Esse recorte temático dá aos programas uma grande vivacidade, porque a cada número pulamos do blues para o fox-trot, das big-bands para a balada, do country-and-western para o rock. Num mesmo programa, como “Coffee”, ouvimos Frank Sinatra cantar seu elogio ao café brasileiro (“The Coffee Song”), a voz rascante do bluesman Lightnin’ Hopkins, o cantor pop Bobby Darin (o de “Splish Splash”) e a banda inglesa Blur.
Um ouvinte manda uma carta bem humorada dizendo que curte o programa, mas quer saber por que tocam tantas músicas velhas, em vez das novas. Dylan responde: “É apenas porque existem muito mais músicas velhas do que novas”.
O link inicial do programa, com acesso ao áudio de todos eles, está aqui:
https://www.themetimeradio.com/
Bob Esponja Dylan começou fazendo canções “de protesto”, enveredou pelo rock psicodélico, mergulhou nas folksongs da América profunda após o álbum John Wesley Harding; fez música de cunho cristão, e nos anos 1990 lançou duas compilações voz-e-violão que dão uma pista desse seu enorme conhecimento da música invisível (Good As I Been To You, 1992, e World Gone Wrong, 1993).
Seu programa de rádio serve, por um lado, como um vislumbre de sua variada formação musical, mas também o mostra como produto de uma época de extrema liberdade na música norte-americana.
Michael Gray (Song & Dance Man III, 2000) faz uma comparação entre a música popular dos EUA e da Inglaterra nesse período.
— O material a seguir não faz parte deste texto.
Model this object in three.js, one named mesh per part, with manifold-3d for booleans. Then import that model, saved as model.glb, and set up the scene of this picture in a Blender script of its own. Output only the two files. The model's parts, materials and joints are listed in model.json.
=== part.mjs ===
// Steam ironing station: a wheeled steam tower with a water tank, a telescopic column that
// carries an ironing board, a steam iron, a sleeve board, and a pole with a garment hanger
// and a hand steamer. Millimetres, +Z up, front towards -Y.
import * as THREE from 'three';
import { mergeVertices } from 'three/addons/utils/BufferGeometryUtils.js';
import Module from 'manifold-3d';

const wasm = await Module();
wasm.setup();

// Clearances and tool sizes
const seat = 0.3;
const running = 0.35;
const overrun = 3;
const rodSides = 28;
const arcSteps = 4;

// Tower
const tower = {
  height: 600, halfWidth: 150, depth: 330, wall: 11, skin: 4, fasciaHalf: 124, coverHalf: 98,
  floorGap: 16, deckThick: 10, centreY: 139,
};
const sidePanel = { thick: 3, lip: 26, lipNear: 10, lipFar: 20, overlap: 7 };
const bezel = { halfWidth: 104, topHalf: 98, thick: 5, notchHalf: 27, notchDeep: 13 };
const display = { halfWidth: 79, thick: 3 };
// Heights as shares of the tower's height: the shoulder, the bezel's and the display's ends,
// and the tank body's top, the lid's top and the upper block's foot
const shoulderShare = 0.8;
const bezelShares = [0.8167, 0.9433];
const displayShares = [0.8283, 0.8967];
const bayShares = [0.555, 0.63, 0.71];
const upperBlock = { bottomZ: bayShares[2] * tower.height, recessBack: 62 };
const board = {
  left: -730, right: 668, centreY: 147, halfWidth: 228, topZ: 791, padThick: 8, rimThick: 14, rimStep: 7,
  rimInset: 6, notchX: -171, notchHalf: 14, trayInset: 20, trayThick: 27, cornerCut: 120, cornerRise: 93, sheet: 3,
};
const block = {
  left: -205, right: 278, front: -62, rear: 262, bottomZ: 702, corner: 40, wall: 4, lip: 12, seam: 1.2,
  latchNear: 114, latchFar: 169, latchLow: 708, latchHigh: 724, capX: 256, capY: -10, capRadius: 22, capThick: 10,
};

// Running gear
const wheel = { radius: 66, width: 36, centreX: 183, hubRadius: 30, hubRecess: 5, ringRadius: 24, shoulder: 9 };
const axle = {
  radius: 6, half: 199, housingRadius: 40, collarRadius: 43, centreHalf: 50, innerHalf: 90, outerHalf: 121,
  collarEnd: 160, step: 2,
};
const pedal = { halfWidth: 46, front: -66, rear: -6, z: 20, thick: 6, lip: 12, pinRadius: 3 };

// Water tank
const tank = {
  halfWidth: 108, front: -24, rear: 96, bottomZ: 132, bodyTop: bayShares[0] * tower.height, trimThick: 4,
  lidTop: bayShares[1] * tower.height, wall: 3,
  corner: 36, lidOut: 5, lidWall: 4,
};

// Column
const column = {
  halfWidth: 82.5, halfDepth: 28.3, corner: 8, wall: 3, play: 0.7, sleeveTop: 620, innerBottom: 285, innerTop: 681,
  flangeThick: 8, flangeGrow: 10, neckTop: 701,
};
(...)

Na Inglaterra a rádio era estatal (a BBC, uma rádio burocrática onde se procurava apenas repetir os sucessos recentes) e havia apenas quatro grandes gravadoras (Decca, EMI, Pye e Philips).
Nos EUA, em 1961, havia cerca de 6 mil selos fonográficos independentes, e as emissoras de rádio eram fortemente regionalizadas, com os DJs tocando a música que gostavam e a música preferida dos ouvintes de sua área. Mais ou menos como ocorria no Brasil na mesma época. Gray diz: “Levou apenas duas décadas para que o rádio dos EUA se tornasse completamente ossificado, tornando-se um meio dominado pela tirania das fórmulas, movido pela ganância pura e simples.” (Cap. 3, trad. BT).
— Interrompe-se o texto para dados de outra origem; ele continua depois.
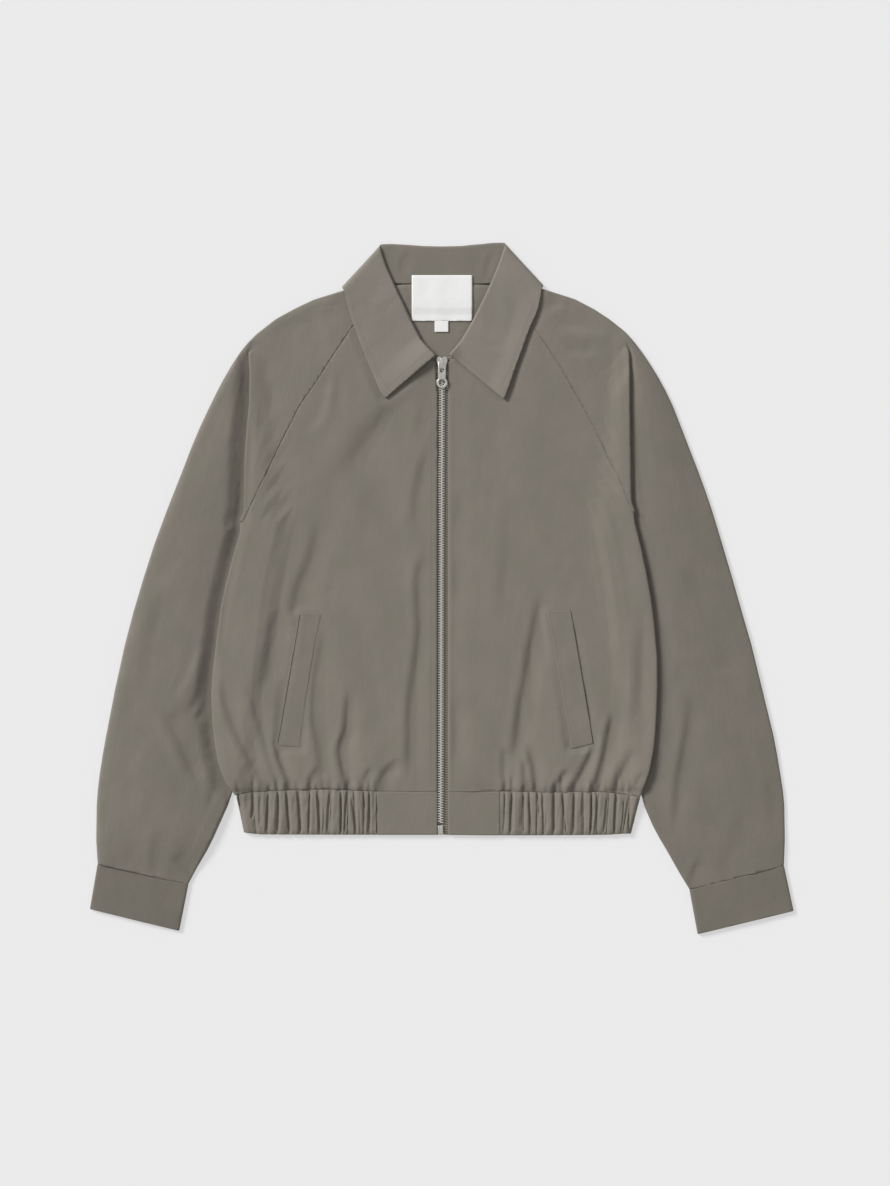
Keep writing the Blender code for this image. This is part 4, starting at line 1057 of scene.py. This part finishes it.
@dataclass
class Sleeve(ClothPiece):
    """A sleeve, whose cap drapes with the body and whose arm has creases of its own.

    Attributes:
        side: the wearer's side.
        cap_rows: y between which the arm's creases come to reach round the cap.
    """

    side: Side = Side.RIGHT
    cap_rows: Point = (222.0, 262.0)

    def top_height(self, points: np.ndarray) -> np.ndarray:
        """The body's creases over the cap, and the arm's beyond the pleat."""
        rows, edge = zip(*SIDE_EDGES[self.side])
        out = np.abs(points[:, 0]) - np.interp(points[:, 1], rows, edge)
        above = smooth(points[:, 1], *self.cap_rows)
        arm = smooth(out, 1.0 - 10.0 * above, 9.0 + 4.0 * above)
        body = BODY_DRAPE.height(points[:, :2])
        return body * (1 - arm) + ARM_DRAPES[self.side].height(points[:, :2]) * arm


@dataclass
class Welt(ClothPiece):
    """A pocket's welt, pressed thin and flush with the front that carries it.

    Attributes:
        pressed: its thickness as a share of the solid's.
        sunk: how far it sinks into the front.
    """

    pressed: float = 0.55
    sunk: float = 0.3

    def draped(self, points: np.ndarray) -> np.ndarray:
        """The pressed points, which follow the front's cloth and sink at their edges."""
        low = points[:, 2].min()
        moved = points.copy()
        moved[:, 2] = low - self.sunk + (points[:, 2] - low) * self.pressed
        moved[:, 2] += WELT_DRAPE.height(points[:, :2])
        return moved


@dataclass
class Front(ClothPiece):
    """A front panel, whose upper side corner closes up to the sleeve's pleat.

    Attributes:
        corner: where that corner lies.
        shift: how far it moves.
        reach: how far from it the cloth moves with it.
    """

    corner: Point = (0.0, 0.0)
    shift: Point = (0.0, 0.0)
    reach: float = 10.0

    def draped(self, points: np.ndarray) -> np.ndarray:
        """The creased points, with the corner drawn up."""
        moved = super().draped(points)
        away = np.hypot(*(points[:, :2] - np.array(self.corner)).T)
        near = 1.0 - smooth(away, 0.0, self.reach)
        moved[:, :2] += near[:, None] * np.array(self.shift)
        return moved


# --- zip ---------------------------------------------------------------------------------------

@dataclass
class Zip:
    """The zip's teeth, slider, pull tab and foot.

    Attributes:
        meet: how far each row of teeth reaches past the middle line.
        low: the height of a tooth's foot.
        bar_spots: the middles of the two bars at the foot.
    """

    metal: bpy.types.Material
    teeth_metal: bpy.types.Material
    pitch: float = 2.6
    tooth: Point3 = (4.0, 1.0, 2.3)
    tooth_edge: float = 0.22
    meet: float = 1.0
    low: float = 3.2
    top_y: float = 229.2
    low_y: float = -246.8
    bar: Point3 = (1.5, 7.2, 1.1)
    bar_edge: float = 0.3
    bar_spots: tuple[Point3, ...] = ((-3.3, -251.9, 5.3), (-0.2, -252.6, 5.3))

    def middle(self, y: float) -> float:
        """x of the zip's middle line, which leans a little."""
        return mix(0.25, -1.25, (210.0 - y) / 467.5)

    def tooth_shape(self) -> bmesh.types.BMesh:
        """One tooth about its own middle, with its edges taken off."""
        bm = bmesh.new()
        bmesh.ops.create_cube(bm, size=1.0, matrix=Matrix.Diagonal((*self.tooth, 1.0)))
        bmesh.ops.bevel(bm, geom=bm.edges[:], offset=self.tooth_edge, segments=1, profile=0.5,
                        affect="EDGES", material=-1)
        bmesh.ops.scale(bm, vec=(MM, MM, MM), verts=bm.verts)
        return bm

    def teeth(self) -> bpy.types.Object:
        """The two rows of teeth, meshed along the middle."""
        shape = bpy.data.meshes.new("tooth")
        one = self.tooth_shape()
        one.to_mesh(shape)
        one.free()
        bm = bmesh.new()
        count = int((self.top_y - self.low_y) / self.pitch)
        for side in Side:
            for number in range(count):
                y = self.top_y - (number + (0.5 if side is Side.LEFT else 0.0)) * self.pitch
                reach = self.tooth[0] / 2 - self.meet
                x = self.middle(y) + side.value * reach
                start = len(bm.verts)
                bm.from_mesh(shape)
                bm.verts.ensure_lookup_table()
                bmesh.ops.translate(bm, verts=bm.verts[start:],
                                    vec=Vector((x, y, self.low + self.tooth[2] / 2)) * MM)
        bpy.data.meshes.remove(shape)
        made = new_piece("zip_teeth", bm, self.teeth_metal)
        made.data.shade_flat()
        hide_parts("zip_chain")
        return made

    def softened(self, name: str, node: str, width: float) -> bpy.types.Object:
        """A metal solid with its edges rounded."""
        made = new_piece(name, merged_copy(node, 1.0), self.metal)
        made.data.shade_flat()
        edge = made.modifiers.new("edges", "BEVEL")
        edge.width = width * MM
        edge.segments = 2
        edge.limit_method = "ANGLE"
        edge.angle_limit = math.radians(28)
        made = applied(made)
        made.data.shade_smooth()
        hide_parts(node)
        return made

    def foot_bars(self) -> bpy.types.Object:
        """The box and the pin at the foot, as two bars on the stop."""
        bm = bmesh.new()
        size = Matrix.Diagonal((*(side * MM for side in self.bar), 1.0))
        for spot in self.bar_spots:
            made = bmesh.ops.create_cube(
                bm, size=1.0, matrix=Matrix.Translation(Vector(spot) * MM) @ size)
            edges = list({edge for vert in made["verts"] for edge in vert.link_edges})
            bmesh.ops.bevel(bm, geom=edges, offset=self.bar_edge * MM, segments=2, profile=0.5,
                            affect="EDGES", material=-1)
        return new_piece("zip_foot_bars", bm, self.metal)

    def build(self) -> None:
        """Makes the metal of the zip."""
        fixed = [self.teeth(), self.softened("zip_slider_body", "zip_slider", 0.28),
                 self.softened("zip_foot", "zip_stop", 0.15), self.foot_bars()]
        for made in fixed:
            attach(made, JACKET)
        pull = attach(self.softened("zip_pull_tab", "zip_pull", 0.22), PULL)
        for made in (*fixed, pull):
            log.info("%s: %d faces", made.name, len(made.data.polygons))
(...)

Sobre o Dylan cantor/compositor, a discussão superficial da maioria da imprensa gira apenas em torno de “cantor de protesto que aderiu à guitarra elétrica”. Isso ignora o conhecimento musical vasto que Dylan nunca escondeu, mas, como um jogador experiente, foi pousando suas cartas na mesa ao longo de uma carreira que já vai com mais de seis décadas.
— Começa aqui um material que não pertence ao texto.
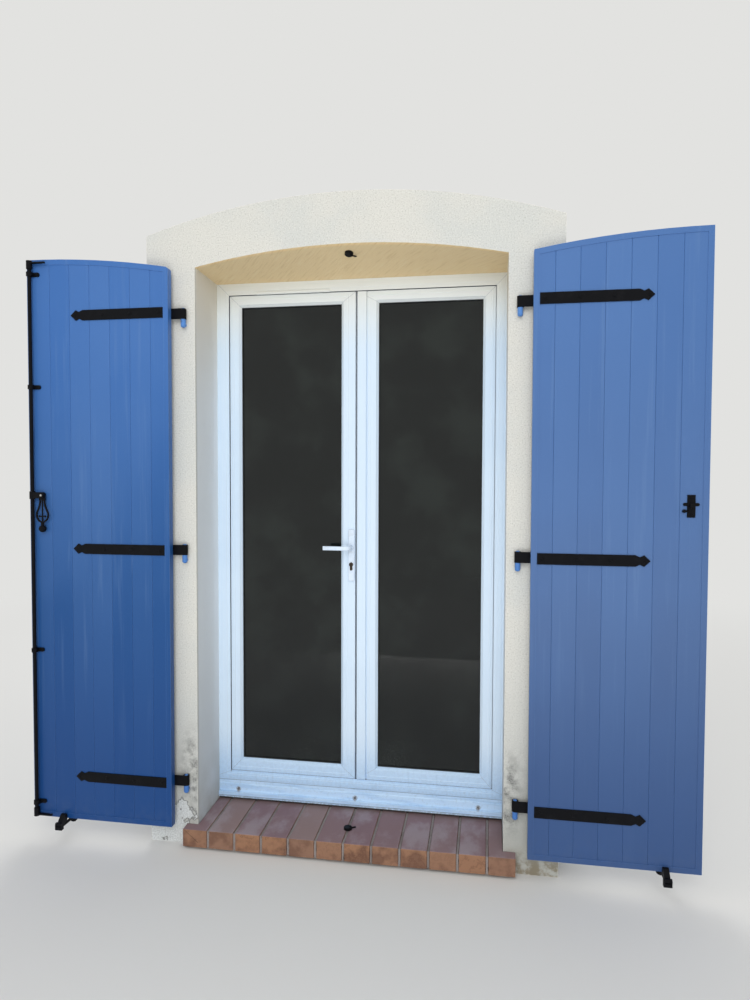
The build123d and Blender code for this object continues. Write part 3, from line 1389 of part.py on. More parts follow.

Eu não tinha nada contra as canções pop, mas a definição de pop estava mudando. Elas não pareciam mais ser tão boas quanto tinham sido antes. Eu gostava muito de músicas como “Without a Song”, “Old Man River”, “Stardust” e centenas de outras. Minha favorita entre todas as mais recentes era “Moon River”. Eu era capaz de cantá-la até dormindo. O meu amigo Huckleberry também estava por ali, à minha espera, esperando quem sabe numa curva da Rua 14. (…) Eu botava para ouvir uma canção fenomenal como “Ebb Tide” com Frank Sinatra, e ela nunca deixava de me maravilhar. A letra era tão misteriosa e estupenda. Quando Frank cantava aquilo, eu podia enxergar tudo em sua voz – morte, Deus e o universo, tudo. Mas eu tinha outras coisas para fazer, não podia ficar somente escutando aquilo.